«Палач любви» явился для меня важнейшим поворотным моментом. В первые несколько лет в качестве сотрудника медицинского факультета Стэнфордского университета (Stanford University Medical School faculty) я много участвовал в преподавании психотерапии, исследованиях и публикации в профессиональных журналах. Я занимался развитием групповой терапии и во время моего первого годичного творческого отпуска приступил к написанию учебника по групповой терапии. После того как эта книга была закончена, я обратился к другому интересу, в глубине копившемуся уже долгое время: роль экзистенциальных проблем в жизни и страданиях человека.

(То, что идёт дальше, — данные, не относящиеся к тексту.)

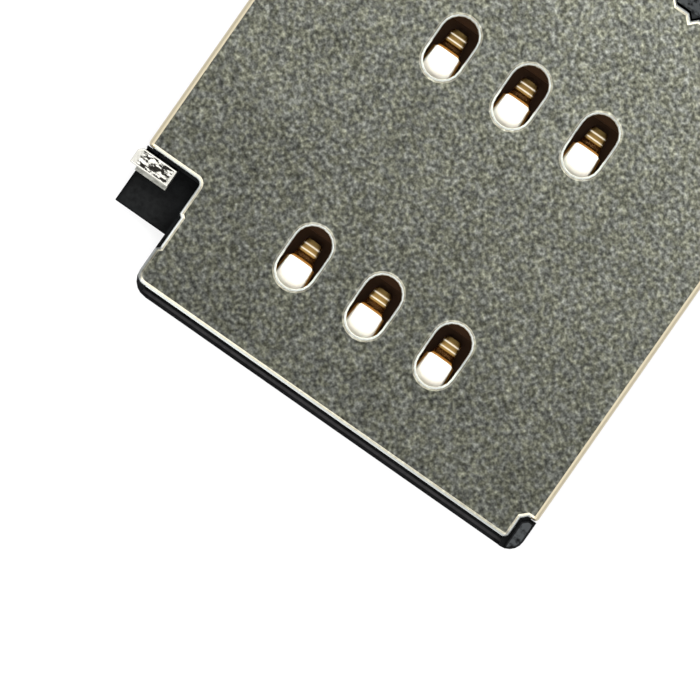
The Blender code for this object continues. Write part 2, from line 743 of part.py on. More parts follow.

Через десять лет исследований и научного поиска я написал учебник «Экзистенциальная психотерапия», не рассчитывая создать новое направление, но в попытке обратить внимание всех терапевтов на экзистенциальные вопросы. Четыре основные экзистенциальные темы: смерть, смысл жизни, одиночество и свобода играют ключевую роль во внутренней жизни каждого человеческого существа и составляют посыл этой книги.
Когда книга была закончена, я продолжил развивать новые идеи использования этих экзистенциальных тем в терапии, но постепенно пришел к выводу, что эти идеи лучше всего выражаются в форме повествования. От меня не укрылось, что идеи некоторых наиболее значимых мыслителей-экзистенциалистов – например, Камю и Сартра, наиболее живо и убедительно предстают в их рассказах и повестях, а не в специализированных философских трудах.
От меня не укрылось и то, что в моих учебниках повествование так же играло жизненно важную роль, хоть и неявно. От многих студентов и преподавателей я слышал, что многочисленные истории, некоторые длиной в несколько страниц, некоторые – всего пара абзацев, которыми я усеял тексты «Теории и практики групповой терапии» и «Экзистенциальной психотерапии», значительно увеличили полезное действие книг. Студенты говорили мне, что им легче корпеть над сухой теорией, когда они знают, что на следующей странице их скорее всего ждет интересная история.
Так у меня постепенно сформировалось представление, что лучшим способом передачи моих идей ученикам, а также повышения их экзистенциальной восприимчивости, было повествование. В 1987 году я совершил решительный шаг и затеял написание книги совсем другого вида: книги, в которой на первом месте будет рассказанная история, а теоретические построения – только на втором. Я ни в чем не уходил от моей функции преподавателя психотерапии: я просто воплощал ее другим способом. «Палач любви» задумывался как подборка учебных историй, адресованных (как и все мои последующие рассказы и повести) молодым психотерапевтам и всем остальным, включая пациентов, кому интересна психотерапия. Источником идей для этих историй выступила «Экзистенциальная психология».
У этого решения был и другой мотив. Я всегда хотел быть рассказчиком. С тех пор как я себя помню, я был запойным читателем, а в раннем подростковом возрасте мечтал стать настоящим писателем. Это желание, наверное, вызревало потихоньку где-то в глубине моего сознания, пока я строил свою научную карьеру, потому что, когда я начал писать эти десять историй, я ощутил, что мои поиски себя идут в нужном направлении.
В моей памяти места и книги связаны между собой. Когда я перечитываю или просто думаю о книге, которую я прочел, я сразу представляю место, где я читал ее впервые. Перечитывание «Палача любви» вызвало к жизни поток сладких воспоминаний о том времени, когда мой младший сын уехал из дома учиться, а я взял творческий отпуск и вместе со своей женой поехал путешествовать по миру. Вначале мы познакомились с японской культурой, так как я две недели преподавал в Токио, за этим последовали две недели путешествий в Китае, где моя жена, специалист по вопросам женского равноправия, читала лекции студентам и преподавателям. В один из последних дней в Китае я провел полдень, гуляя по задворкам Шанхая, и набрел на красивую, но совершенно пустую католическую церковь. Убедившись, что я совсем один, я зашел в исповедальню (заняв там место священника) и задумался о поколениях священников, которые выслушивали исповеди в этой кабинке. Я позавидовал их праву произнести: «Ты прощен». Какая терапевтическая мощь! Сидя на этом средоточии силы, я испытал удивительное писательское переживание. На целый час я впал в грезы, в которых мне явился полный замысел «Трех нераспечатанных писем». Я набросал основное содержание истории на единственной доступной мне бумаге: на чистых страницах своего паспорта.